▶ RAW DATA
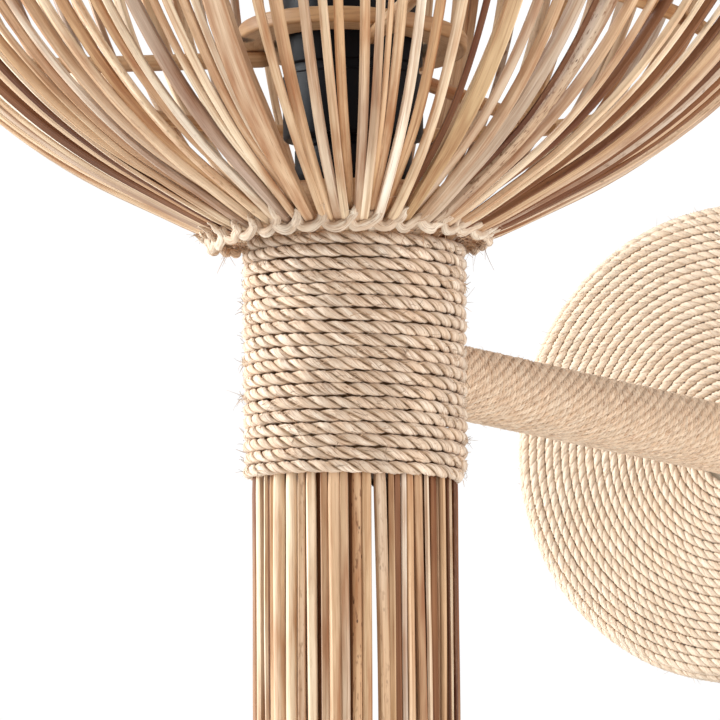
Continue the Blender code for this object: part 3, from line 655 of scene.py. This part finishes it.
def bowl_sticks():
    """All sticks of the bowl: the listed ones, then random ones round the back. Returns their list."""
    rng = np.random.default_rng(21)
    sticks = list(FRONT_STICKS)
    angle, layer = FRONT_STICKS[-1][0] + 2.8, 1
    last = FRONT_STICKS[0][0] + 360 - 1.8
    while angle < last:
        wide = rng.uniform()
        half = rng.uniform(*((1.0, 1.5) if wide < 0.62 else (1.5, 1.9) if wide < 0.9 else (2.0, 2.5)))
        tip = angle + rng.uniform(-0.5, 0.5)
        tones = rng.choice(COMMON, 2)
        sticks.append((tip, tip + rng.uniform(-2.2, 2.2), half, layer, *tones))
        angle += 1.15 * half + rng.uniform(1.0, 1.7)
        layer = 1 - layer
    shapes = [Shape() for _ in range(BOWL_GROUPS)]
    for tip, root, half, layer, tone, second in sticks:
        group = round(root / (360 / BOWL_GROUPS)) % BOWL_GROUPS
        bowl_stick(shapes[group], tip, root, half * MM, layer, tone, rng, second)
    for g, shape in enumerate(shapes):
        shape.piece(f"bowl_canes_{g + 1:02d}", STICK, "rattan_stick", f"bowl_sticks_{g + 1:02d}", crisp=CRISP)
    return sticks


BOWL_STICKS = bowl_sticks()


# ---- the tail

TAIL_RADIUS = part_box("tail_sticks_1")[1].y - AXIS_Y
TAIL_GROUPS = 6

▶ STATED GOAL
Extract the complete listing above, reproducing each line exactly.

▶ EXERCISE RESULT
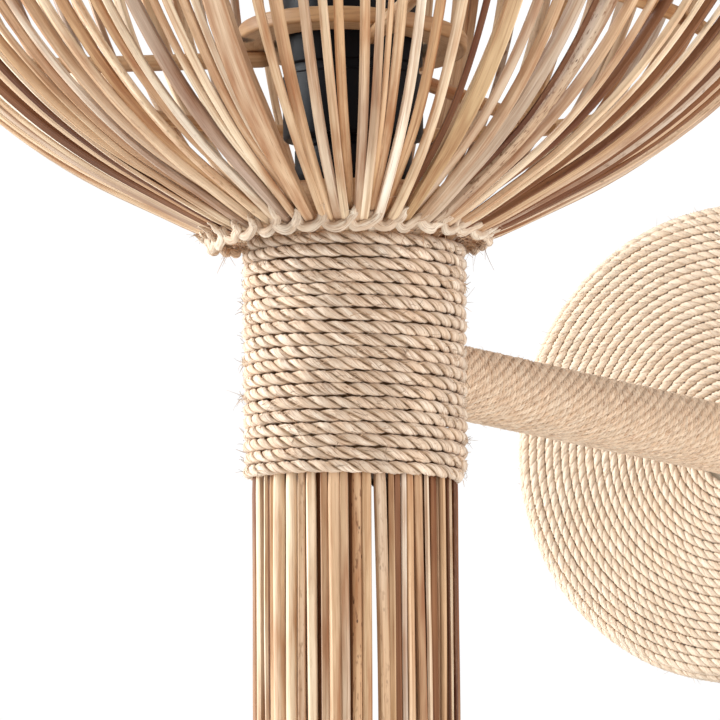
Continue the Blender code for this object: part 3, from line 655 of scene.py. This part finishes it.
def bowl_sticks():
    """All sticks of the bowl: the listed ones, then random ones round the back. Returns their list."""
    rng = np.random.default_rng(21)
    sticks = list(FRONT_STICKS)
    angle, layer = FRONT_STICKS[-1][0] + 2.8, 1
    last = FRONT_STICKS[0][0] + 360 - 1.8
    while angle < last:
        wide = rng.uniform()
        half = rng.uniform(*((1.0, 1.5) if wide < 0.62 else (1.5, 1.9) if wide < 0.9 else (2.0, 2.5)))
        tip = angle + rng.uniform(-0.5, 0.5)
        tones = rng.choice(COMMON, 2)
        sticks.append((tip, tip + rng.uniform(-2.2, 2.2), half, layer, *tones))
        angle += 1.15 * half + rng.uniform(1.0, 1.7)
        layer = 1 - layer
    shapes = [Shape() for _ in range(BOWL_GROUPS)]
    for tip, root, half, layer, tone, second in sticks:
        group = round(root / (360 / BOWL_GROUPS)) % BOWL_GROUPS
        bowl_stick(shapes[group], tip, root, half * MM, layer, tone, rng, second)
    for g, shape in enumerate(shapes):
        shape.piece(f"bowl_canes_{g + 1:02d}", STICK, "rattan_stick", f"bowl_sticks_{g + 1:02d}", crisp=CRISP)
    return sticks


BOWL_STICKS = bowl_sticks()


# ---- the tail

TAIL_RADIUS = part_box("tail_sticks_1")[1].y - AXIS_Y
TAIL_GROUPS = 6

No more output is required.